Sicherlich waren Unerfahrenheit und die Drucksituation Gründe für die Niederlage. Der viel profanere liegt allerdings in der Qualität der beiden Kader. Die offenbarte einen Klassenunterschied. Immerhin standen sich der Tabellenzweite (BVB) und der Tabellenvierte (Hertha) gegenüber. Aber was hat das schon für eine Aussagekraft — schließlich trennen sie in der Liga stattliche 22 Punkte. "Dortmund war einen Tick zu schnell für uns, jeder Angriff von ihnen war gefährlich", urteilte Dardai. Dass es dann nicht wenigstens statt Klasse zu etwas mehr Kampf im Halbfinale gereicht hat, versuchte er so zu erklären: "Es ist nicht unsere Art, mit Gewalt alles kaputt zu treten. Wir sind eine Mannschaft mit Fußballkultur, wir wollen keine Treterei, sondern unser Spiel spielen. Wir sollten jetzt nicht alles schlecht reden. Unser Ziel ist ein Platz für das internationale Geschäft — vielleicht sogar in der Champions League."

Im Lager der Dortmunder zeigte man sich vom Finaleinzug erleichtert, war allerdings auch eifrig um die richtige Einordnung bemüht. "Es ist sehr wichtig, das Finale zu spielen", befand Thomas Tuchel, der Dortmunder Trainer. "Ich weigere mich aber, die Bewertung der Saison nur von einem möglichen Titelgewinn abhängig zu machen." Tuchel machte gleichwohl deutlich, nicht duckmäuserisch in die Partie gehen zu wollen, "in der wir uns darauf vorbereiten, die Bayern zu schlagen.
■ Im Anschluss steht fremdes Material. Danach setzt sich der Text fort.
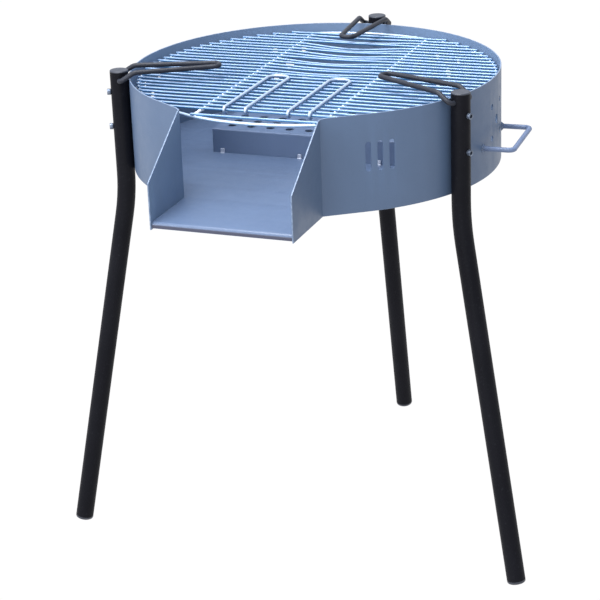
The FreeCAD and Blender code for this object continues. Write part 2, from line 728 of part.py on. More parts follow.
bars = []
for k, side in enumerate((-1, 1)):
    off = size("cross_bar_offset")
    half = math.sqrt(size("grate_ring_radius") ** 2 - off**2) - 1.7
    c = doc.addObject("Part::Cylinder", "cross_bar_%d" % (k + 1))
    bind(c, "Radius", "@ring_wire_radius@")
    bind(c, "Height", "2 * (sqrt(@grate_ring_radius@^2 - @cross_bar_offset@^2) - 1.7)")
    c.Placement = Placement(Vector(gx + side * off, gy - half, ring_z), Rotation(Vector(0, 0, 1), Vector(0, 1, 0)))
    bars.append(c)
group("grate_cross_bars", bars)

# ---------------------------------------------------------------- folding handles hooked on the pivot rung
hook = size("rung_radius") + size("pivot_gap") + size("loop_wire_radius")
for label, key in (("grate_handle_left", "loop_left_x"), ("grate_handle_right", "loop_right_x")):
    half = size("loop_half_width")
    reach = size("loop_length")
    wrap = math.radians(-35.0)
    # the frame of the loop: its origin is on the pivot rung's axis, Y runs along the wires

    def at(x, angle):
        return Vector(x, hook * math.cos(angle), hook * math.sin(angle))

    edges = []
    for x, turn in ((-half, 1), (half, -1)):
        tip = at(x, wrap)
        back = at(x, math.radians(-162.0))
        top = at(x, math.radians(90.0))
        piece = Part.Arc(tip, back, top) if turn > 0 else Part.Arc(top, back, tip)
        edges.append(piece.toShape())
    e, run = rounded_path(
        [(-half, 0, hook), (-half, reach, hook), (half, reach, hook), (half, 0, hook)],
        [size("loop_corner"), size("loop_corner")],
    )
    chain = [edges[0]] + e + [edges[1]]
    wrapped = 2 * hook * math.radians(360.0 - 90.0 - 35.0)
    rod(
        label,
        chain,
        run + wrapped,
        "@loop_wire_radius@",
        size("loop_wire_radius"),
        Placement(Vector(size(key), size("rung_first") + axis_y, rung_z), Rotation()),
    )

# ---------------------------------------------------------------- pan supports, hairpins hinged in the leg tops
hz = size("support_hinge_height")
sw_, lv = size("support_half_width"), size("support_level")
rise = math.radians(size("support_rise_angle"))
kink = la - (lv - hz) / math.tan(rise)
tip_r, tip_w, start = size("support_tip_radius"), size("support_tip_half"), size("support_rod_start")
for name, az, text in LEGS:
    pts = [
        (la, start, hz),
        (la, sw_, hz),
        (kink, sw_, lv),
        (tip_r, tip_w, lv),
        (tip_r, -tip_w, lv),
        (kink, -sw_, lv),
        (la, -sw_, hz),
        (la, -start, hz),
    ]
    e, length = rounded_path(pts, [8.0, 18.0, 9.5, 9.5, 18.0, 8.0])
    rod("pan_support_" + name, e, length, "@rod_radius@", size("rod_radius"), about_axis(az))

# ---------------------------------------------------------------- checks and export
doc.recompute()
bad = [o.Name for o in doc.Objects if "Invalid" in o.State or "Error" in o.State]
if bad:
    raise RuntimeError("failed objects: %s" % bad)
os.makedirs("parts", exist_ok=True)
low, high = [1e9] * 3, [-1e9] * 3
for node in NODES:
    shape = node.Shape
    if shape.isNull() or not shape.isValid():
        raise RuntimeError("bad shape: %s" % node.Label)
    box = shape.optimalBoundingBox(False) if hasattr(shape, "optimalBoundingBox") else shape.BoundBox
    for i, (a, b) in enumerate(((box.XMin, box.XMax), (box.YMin, box.YMax), (box.ZMin, box.ZMax))):
        low[i], high[i] = min(low[i], a), max(high[i], b)
    shape.exportStep("parts/%s.step" % node.Label)
    print("%-28s solids %2d volume %10.1f" % (node.Label, len(shape.Solids), shape.Volume))
print("box", [round(v, 3) for v in low], [round(v, 3) for v in high], "nodes", len(NODES))
print("ring_z", ring_z, "rung_z", rung_z, "kink", kink, "tilt", TILT, "foot", foot_end, "rungs", len(rung_ys))
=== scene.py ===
import bpy
import bmesh
import math
from mathutils import Matrix, Vector, noise
from mathutils.geometry import delaunay_2d_cdt


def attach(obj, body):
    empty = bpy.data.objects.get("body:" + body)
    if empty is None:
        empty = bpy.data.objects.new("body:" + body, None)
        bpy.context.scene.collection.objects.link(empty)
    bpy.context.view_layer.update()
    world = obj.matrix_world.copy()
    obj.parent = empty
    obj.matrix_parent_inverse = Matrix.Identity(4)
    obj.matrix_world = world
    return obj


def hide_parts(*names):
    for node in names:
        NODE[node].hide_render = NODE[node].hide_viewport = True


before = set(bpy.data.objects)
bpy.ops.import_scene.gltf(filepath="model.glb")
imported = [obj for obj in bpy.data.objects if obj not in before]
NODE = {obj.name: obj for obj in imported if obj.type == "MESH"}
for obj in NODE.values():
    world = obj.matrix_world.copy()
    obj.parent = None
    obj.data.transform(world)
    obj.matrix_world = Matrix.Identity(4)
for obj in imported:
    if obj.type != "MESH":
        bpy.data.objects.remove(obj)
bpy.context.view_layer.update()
scene = bpy.context.scene

# ------------------------------------------------------------------ sizes, metres, in the drum's own frame
AY = -0.01742
R, T = 0.300, 0.002
RIM, BOTTOM = 0.785, 0.633
BETA = math.radians(34.63)
HALF, REACH, FRONT_TOP = 0.114, 0.409, 0.705
FOLD = 0.003
FLOOR, GAP = 0.645, 0.0003
RING_Z, RUNG_Z = 0.76905, 0.7734
RING_R, RING_W, RUNG_W, TIP_R = 0.288, 0.0025, 0.0020, 0.291
GX, GY = 0.003, 0.002
LEGS = {"front_left": -154.6, "front_right": -25.4, "rear": 90.0}
SCREW_HIGH, SCREW_LOW = 0.7615, 0.704
HEAD_SEAT = 0.3301
HINGE_Z = 0.782


# ------------------------------------------------------------------ small tools
def polar(azimuth, rho, t, z):
    a = math.radians(azimuth)
    return Vector((rho * math.cos(a) - t * math.sin(a), rho * math.sin(a) + t * math.cos(a) + AY, z))


def rnd(*seed):
    """Steady value in -1..1 for a set of numbers."""
    v = Vector([float(s) * 12.9898 + 4.1 * i for i, s in enumerate((list(seed) + [0, 0, 0])[:3])])
    return max(-1.0, min(1.0, 2.0 * noise.noise(v * 0.731)))


def piece(name, verts, faces, body, mats, smooth=True, replaces=(), mat_index=None, sharp=40.0):
    me = bpy.data.meshes.new(name)
    me.from_pydata([tuple(v) for v in verts], [], faces)
    me.validate()
    bm = bmesh.new()
    bm.from_mesh(me)
    if mat_index is not None and len(mat_index) == len(bm.faces):
        for f, i in zip(bm.faces, mat_index):
            f.material_index = i
    bmesh.ops.recalc_face_normals(bm, faces=bm.faces)
    limit = math.radians(sharp)
    for f in bm.faces:
        f.smooth = smooth
    for e in bm.edges:
        if len(e.link_faces) == 2 and e.calc_face_angle(0.0) > limit:
            e.smooth = False
    bm.to_mesh(me)
    bm.free()
    for m in mats:
        me.materials.append(m)
    ob = bpy.data.objects.new(name, me)
    scene.collection.objects.link(ob)
    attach(ob, body)
    if replaces:
        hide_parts(*replaces)
    return ob


class Build:
    """Collects several closed forms into one piece."""

    def __init__(self):
        self.v, self.f, self.m = [], [], []

    def add(self, verts, faces, mat=0, place=None):
        n = len(self.v)
        self.v += [place @ Vector(v) if place is not None else Vector(v) for v in verts]
        self.f += [tuple(i + n for i in f) for f in faces]
        self.m += [mat] * len(faces)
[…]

Es ist unser Anspruch gewesen, dieses Finale zu erreichen, dann wollen wir auch den letzten Schritt gehen."

Für Dardai könnte derweil doch noch einer seiner persönlichen Träume in Erfüllung gehen. "Als ich gelesen habe, dass der gegnerische Trainer schon darüber philosophiert hat, welche Uhr er sich kauft, da wusste ich schon, dass wir eine gute Chance haben", wetterte der BVB-Boss Hans-Joachim Watzke. "Ich schicke ihm jetzt eine BVB-Uhr, dann hat er noch ein Andenken an den Abend. Ich habe das als total deplatziert und respektlos empfunden."

Vielleicht darf man sich auch etwas für Watzke wünschen: mehr Gelassenheit.